After settling in, we took a stroll down to the beach. I spent some time lazing about in a cosy hammock while Mum looked for interesting shells and showed me her favourites. She then suggested that we make some beach art, since there was plenty of flotsam to make a face with, and pointed out the pine needles, commenting that they would make a nice moustache. We drew a circle in the sand and began crafting a face, starting with the moustache, which I remarked made the poor fellow bear an unfortunate resemblance to Hitler. Feeling guilty for defacing the beach with such an image, I chose a nice piece of stick and proceeded to create a friendlier artwork of a girl in a pretty dress.
Leaving the beach in search of dinner, we paused to admire the shags drying their wings on the remains of the old dock, before climbing back up to the hut. On the way, we bumped into a flock of quail, including some chicks.
For dinner, we had cold boerewors (South African sausage), boiled eggs and salad with rolls, and some nice warm tea fresh off our little gas stove. We sat outside on the deck, and admired the view of the sea and Lyttelton across the water. The dark clouds creeping in over the hills were watched with less enthusiasm. It turned out to be dinner and a show, after some bellbirds arrived in the tree nearby and proceeded to serenade us.

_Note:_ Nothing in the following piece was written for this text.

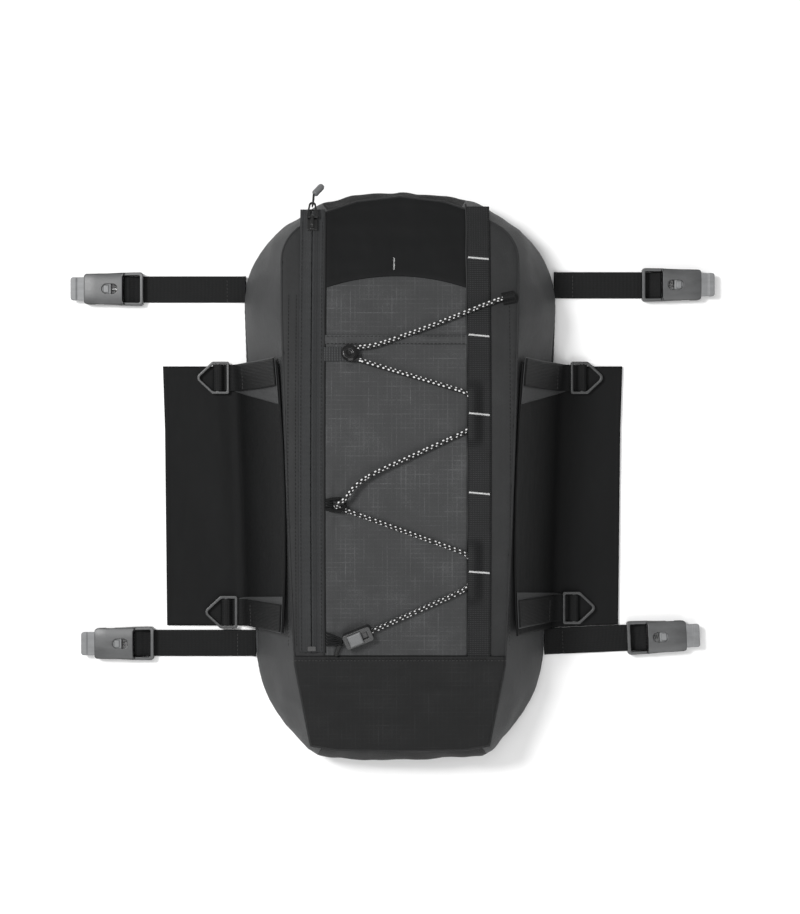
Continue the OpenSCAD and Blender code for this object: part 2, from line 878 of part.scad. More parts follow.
module clip_gate_ll() { clip_gate(1); }
module clip_gate_ur() { clip_gate(2); }
module clip_gate_lr() { clip_gate(3); }
module gate_spring_ul() { gate_spring(0); }
module gate_spring_ll() { gate_spring(1); }
module gate_spring_ur() { gate_spring(2); }
module gate_spring_lr() { gate_spring(3); }

back_panel();
foam_sheet();
side_wall();
edge_piping();
front_panel();
top_panel();
center_pocket();
pocket_hem();
bottom_pocket();
zip_tapes();
zip_chain();
zip_stops();
daisy_chain();
bar_tacks();
cord_anchor_tab();
hook_tab();
cord_hook();
mid_cord_loop();
lower_cord_loop();
shock_cord();
cord_lock_body();
cord_lock_button();
zip_slider();
pull_ring();
pull_cord();
pull_tip();
left_wing();
right_wing();
left_gussets();
right_gussets();
left_tabs();
right_tabs();
ladder_lock_ul();
ladder_lock_ll();
ladder_lock_ur();
ladder_lock_lr();
lock_webbing_ul();
lock_webbing_ll();
lock_webbing_ur();
lock_webbing_lr();
strap_ul();
strap_ll();
strap_ur();
strap_lr();
clip_housing_ul();
clip_housing_ll();
clip_housing_ur();
clip_housing_lr();
clip_gate_ul();
clip_gate_ll();
clip_gate_ur();
clip_gate_lr();
gate_spring_ul();
gate_spring_ll();
gate_spring_ur();
gate_spring_lr();
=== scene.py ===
import json
import math

import bmesh
import bpy
import numpy as np
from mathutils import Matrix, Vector, geometry, noise

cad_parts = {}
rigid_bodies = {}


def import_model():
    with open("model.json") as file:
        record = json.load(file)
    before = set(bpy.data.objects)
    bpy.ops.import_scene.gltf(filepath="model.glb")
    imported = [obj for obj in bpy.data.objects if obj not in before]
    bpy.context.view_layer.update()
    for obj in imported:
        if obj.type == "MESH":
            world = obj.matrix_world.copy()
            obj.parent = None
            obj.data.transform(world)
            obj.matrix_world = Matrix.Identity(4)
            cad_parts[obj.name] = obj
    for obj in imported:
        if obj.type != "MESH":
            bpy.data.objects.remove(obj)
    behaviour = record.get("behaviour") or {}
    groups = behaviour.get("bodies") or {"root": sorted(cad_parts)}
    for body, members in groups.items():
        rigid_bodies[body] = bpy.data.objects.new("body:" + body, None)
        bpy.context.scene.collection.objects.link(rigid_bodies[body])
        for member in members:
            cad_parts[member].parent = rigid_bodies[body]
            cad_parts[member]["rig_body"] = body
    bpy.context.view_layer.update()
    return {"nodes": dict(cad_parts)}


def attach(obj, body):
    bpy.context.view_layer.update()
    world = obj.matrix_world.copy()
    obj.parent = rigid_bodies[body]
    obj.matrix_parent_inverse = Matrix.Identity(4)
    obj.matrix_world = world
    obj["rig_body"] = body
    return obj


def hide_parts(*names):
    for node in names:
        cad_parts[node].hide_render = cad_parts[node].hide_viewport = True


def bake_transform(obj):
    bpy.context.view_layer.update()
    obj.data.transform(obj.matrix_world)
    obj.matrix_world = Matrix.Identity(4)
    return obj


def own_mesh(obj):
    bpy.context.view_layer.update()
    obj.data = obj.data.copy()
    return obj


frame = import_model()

# ---- Measures, in millimetres in the bag's own frame ----
MM = 0.001
BAG_MIDDLE = (7.0, 17.0)
HALF_W = 145.0
SHOULDER_R, SHOULDER_Y = 88.0, 143.0
FOOT_HALF_W, FOOT_R, FOOT_Y = 134.0, 120.0, -175.0
FRONT_HALF_W, CORNER_R = 107.0, 38.0
FRONT_R, ARC_Y, ARC_Z = 660.0, -15.0, -543.0
BACK_T, RIM_Z = 8.0, 18.0
PANEL_TOP, POCKET_TOP = 1.5, 3.0
ZIP_X, ZIP_FOOT_Y, ZIP_TOP_Y = -80.5, -178.0, 228.0
SEAM_LEFT, SEAM_RIGHT = -68.5, 61.0
BOTTOM_Y, HEM_Y = -181.0, 111.0
DAISY_W, WEB_T, STRAP_W = 21.5, 1.6, 25.0
TACK_Y = [182.0, 110.5, 39.0, -32.5, -104.0]
HUMP_Y, HUMP_L, HUMP_H = [39.0, -104.0], 60.0, 7.8
CORD_D = 4.0
EDGE_TAN = 11.0 / 318.0
EDGE_X = 145.0 - 11.0 * 143.0 / 318.0
WING_TOP_Y = 86.0
WING_PATH = [(-36.2, 117.0), (4.4, 17.0), (9.0, 5.2), (16.0, 1.3), (100.0, 1.3)]


def point(x, y, z):
    """A point of the bag's own frame, in metres in the row frame."""
    return Vector(((x + BAG_MIDDLE[0]) * MM, (y + BAG_MIDDLE[1]) * MM, z * MM))


def front_z(y, h):
    return ARC_Z + math.sqrt((FRONT_R + h) ** 2 - (y - ARC_Y) ** 2)


def on_face(x, y, h):
    """A point h above the bag's front face."""
    return point(x, y, front_z(y, h))


def linked(name, data):
    """A new object with this data, in the scene."""
    obj = bpy.data.objects.new(name, data)
    bpy.context.scene.collection.objects.link(obj)
    return obj


# ---- Camera ----
VIEW_WIDTH = 0.760
CAMERA_Z = 2.4
SENSOR = 36.0


def add_camera():
    data = bpy.data.cameras.new("camera")
    data.sensor_fit = "HORIZONTAL"
    data.sensor_width = SENSOR
    data.lens = SENSOR * CAMERA_Z / VIEW_WIDTH
    camera = linked("camera", data)
    camera.location = (BAG_MIDDLE[0] * MM, BAG_MIDDLE[1] * MM, CAMERA_Z)
    bpy.context.scene.camera = camera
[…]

After dinner, Mum and Dad went for a walk up to the lookout nearby, and I remained behind at the picnic table, bringing out my notebook and doing some work on my novel. When they returned, we played the DOC trivia cards I received in my prize, although we were very confused to begin with when Mum accidentally introduced them as the ‘Department of Conversation trivia cards’.

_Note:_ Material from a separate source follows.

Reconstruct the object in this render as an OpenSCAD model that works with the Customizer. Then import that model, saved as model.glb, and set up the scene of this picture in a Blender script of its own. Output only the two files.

It started raining in the middle of another trivia game, and we were forced to flee inside. There’s no electricity, so we had great fun lighting all the candles and carrying them around like we were in Little House on the Prairie. We finished our game over another round of tea and Whittaker’s chocolate, which disappeared far too quickly. By then, it was nearing 9 o’clock, and we decided to blow out the candles and go to bed, cuddling up in our sleeping bags. Dad’s sleeping bag looked more like an under-sized sarcophagus than a sleeping bag, and Mum and I were at the point of taking bets on whether he’d fit in it at all. To our surprise, he did—though he did bear a close resemblance to an ancient Egyptian mummy. Mum couldn’t get comfortable and made so much noise floundering about in the sleeping bag that I went into hysterics, but eventually we all got to sleep.
Things took another turn when I needed the toilet in the middle of the night. It was pouring with rain at this point, and the bathroom is at the back of the hut, requiring you to walk around the building. Of course, I was only in my pyjamas with no shoes and I got rather wet, not to mention as I was running past, trying not to slip, some island nightlife was having a fine time rustling about in the bushes next to me. I fled back to bed as fast as I could.
We got up at 7am the next morning to find the rain had mostly stopped, and took a brisk walk around part of the island in our pyjamas. The sun was just coming up over the water and everything was damp and smelled like earth and plants. We found the notice board that told the story of the brothers who had lived on the island, until two of them drowned, and proceeded to discuss the swimming habits of the former residents on the way back. Our breakfast consisted of tea and rusks, since we planned to get breakfast over in Lyttelton once we got off the ferry. I spent some more time writing, and all in all, manged to get half a chapter of my novel done, before it was time to pack up and traipse down to the ferry to be picked up. The day had dawned windy, and we had a very choppy ride back across the harbour, before we set off to find a café for a nice big breakfast!
New Zealand Archaeology Week (24 April – 2 May 2021) celebrates New Zealand archaeologists and their work. It highlights the importance of protecting our country’s historic places.